## Exercise description
How many lines in the records below hold the string "scene"? Answer with the number alone.
++++ Given data ++++
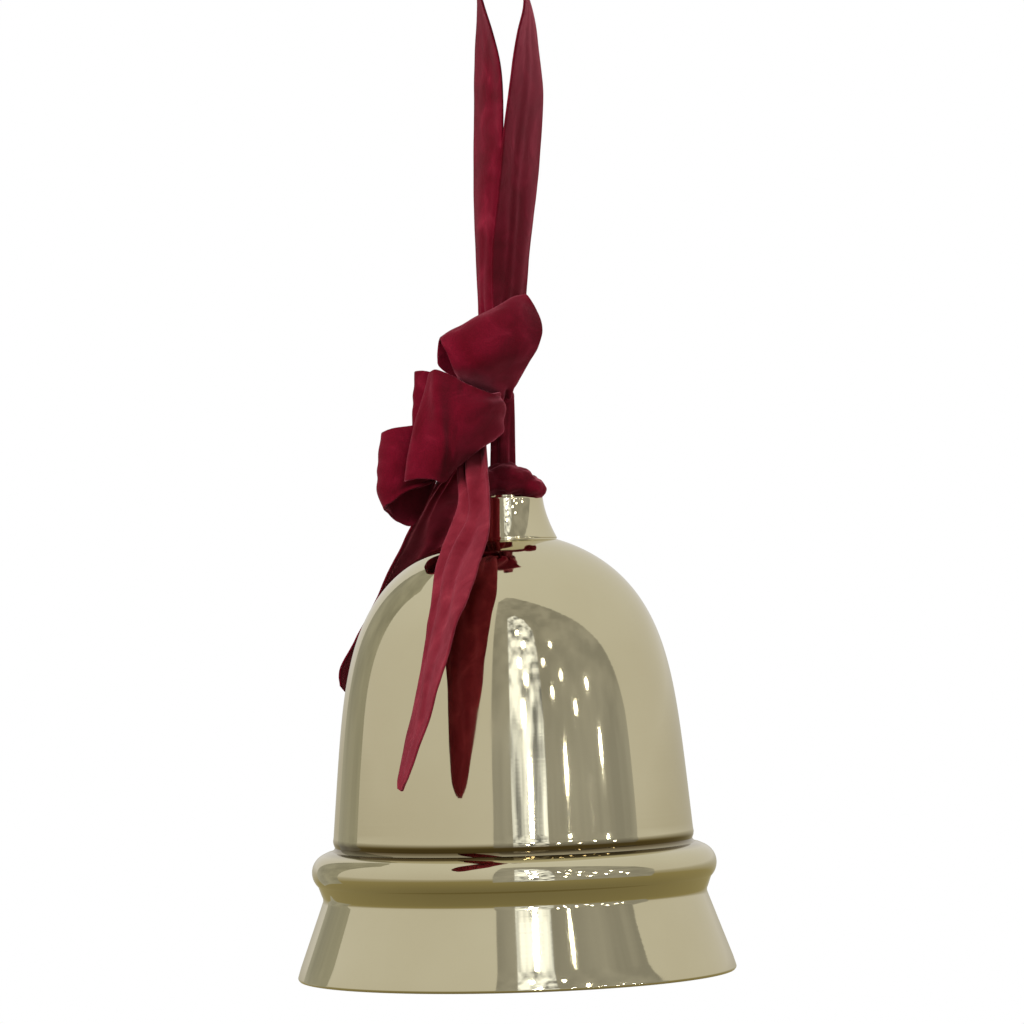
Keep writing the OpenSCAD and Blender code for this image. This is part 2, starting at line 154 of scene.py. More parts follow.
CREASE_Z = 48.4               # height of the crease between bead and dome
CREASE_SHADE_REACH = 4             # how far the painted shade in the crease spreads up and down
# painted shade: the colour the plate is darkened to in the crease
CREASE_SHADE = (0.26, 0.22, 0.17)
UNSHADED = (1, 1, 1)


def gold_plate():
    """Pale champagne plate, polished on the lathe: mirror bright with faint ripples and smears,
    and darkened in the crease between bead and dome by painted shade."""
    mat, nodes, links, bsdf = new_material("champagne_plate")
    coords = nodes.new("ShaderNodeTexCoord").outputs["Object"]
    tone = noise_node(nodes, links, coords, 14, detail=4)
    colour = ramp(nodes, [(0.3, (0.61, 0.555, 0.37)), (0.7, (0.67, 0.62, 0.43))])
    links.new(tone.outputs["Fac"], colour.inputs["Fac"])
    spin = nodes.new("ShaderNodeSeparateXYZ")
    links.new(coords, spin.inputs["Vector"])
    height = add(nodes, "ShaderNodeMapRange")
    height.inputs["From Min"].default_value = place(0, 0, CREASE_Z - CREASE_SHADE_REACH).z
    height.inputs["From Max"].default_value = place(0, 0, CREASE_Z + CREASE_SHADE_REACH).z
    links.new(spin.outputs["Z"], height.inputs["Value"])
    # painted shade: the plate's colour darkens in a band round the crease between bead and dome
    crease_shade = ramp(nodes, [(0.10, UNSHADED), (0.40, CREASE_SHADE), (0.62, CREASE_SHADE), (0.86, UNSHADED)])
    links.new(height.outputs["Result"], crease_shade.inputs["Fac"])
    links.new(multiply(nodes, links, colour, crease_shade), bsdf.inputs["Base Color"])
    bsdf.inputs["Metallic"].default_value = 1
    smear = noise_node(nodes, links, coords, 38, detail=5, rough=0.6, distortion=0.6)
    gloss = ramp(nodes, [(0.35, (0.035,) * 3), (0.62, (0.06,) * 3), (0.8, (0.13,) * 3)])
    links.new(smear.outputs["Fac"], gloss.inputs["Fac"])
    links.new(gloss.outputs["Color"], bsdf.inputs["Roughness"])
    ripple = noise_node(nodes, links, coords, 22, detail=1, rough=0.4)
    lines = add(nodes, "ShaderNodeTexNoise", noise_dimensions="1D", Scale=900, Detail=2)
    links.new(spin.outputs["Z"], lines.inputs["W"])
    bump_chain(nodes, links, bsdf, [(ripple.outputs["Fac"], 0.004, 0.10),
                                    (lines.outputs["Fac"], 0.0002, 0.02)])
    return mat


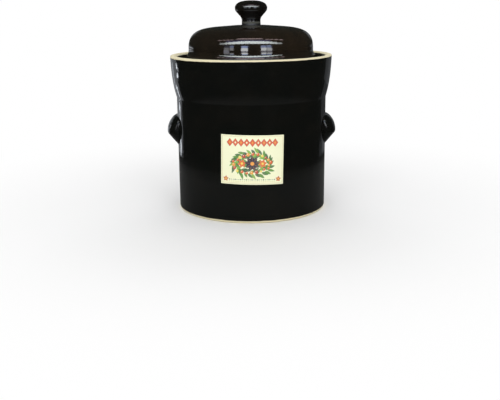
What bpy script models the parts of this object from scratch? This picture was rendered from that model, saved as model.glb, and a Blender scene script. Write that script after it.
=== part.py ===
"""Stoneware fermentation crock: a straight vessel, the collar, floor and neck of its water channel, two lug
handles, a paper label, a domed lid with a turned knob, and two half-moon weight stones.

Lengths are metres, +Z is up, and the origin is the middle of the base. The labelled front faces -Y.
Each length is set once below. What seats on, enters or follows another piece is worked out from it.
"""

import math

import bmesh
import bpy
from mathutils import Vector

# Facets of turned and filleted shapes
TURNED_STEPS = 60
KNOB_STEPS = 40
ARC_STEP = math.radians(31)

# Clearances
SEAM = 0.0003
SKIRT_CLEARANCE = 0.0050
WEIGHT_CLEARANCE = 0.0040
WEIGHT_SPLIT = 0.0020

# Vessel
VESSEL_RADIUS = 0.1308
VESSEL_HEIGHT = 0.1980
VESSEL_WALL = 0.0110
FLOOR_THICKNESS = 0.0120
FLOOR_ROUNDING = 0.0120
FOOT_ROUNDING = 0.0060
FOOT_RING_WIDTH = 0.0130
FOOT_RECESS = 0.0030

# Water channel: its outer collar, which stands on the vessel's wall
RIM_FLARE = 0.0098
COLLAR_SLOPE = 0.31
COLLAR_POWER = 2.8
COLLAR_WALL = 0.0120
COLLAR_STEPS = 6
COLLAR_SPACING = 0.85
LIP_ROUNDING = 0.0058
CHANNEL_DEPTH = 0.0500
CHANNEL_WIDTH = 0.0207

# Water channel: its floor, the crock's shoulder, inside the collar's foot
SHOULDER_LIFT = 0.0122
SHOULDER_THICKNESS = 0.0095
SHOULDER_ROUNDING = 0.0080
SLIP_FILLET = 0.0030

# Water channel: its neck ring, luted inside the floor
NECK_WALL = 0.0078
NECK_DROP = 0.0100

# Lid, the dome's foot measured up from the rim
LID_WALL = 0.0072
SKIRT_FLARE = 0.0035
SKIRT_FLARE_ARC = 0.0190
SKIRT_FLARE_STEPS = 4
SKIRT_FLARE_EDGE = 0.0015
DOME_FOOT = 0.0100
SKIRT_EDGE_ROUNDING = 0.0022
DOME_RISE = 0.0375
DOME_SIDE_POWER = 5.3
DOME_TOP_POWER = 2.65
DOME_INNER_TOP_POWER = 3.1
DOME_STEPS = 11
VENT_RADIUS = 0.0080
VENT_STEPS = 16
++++
## Output for this task
2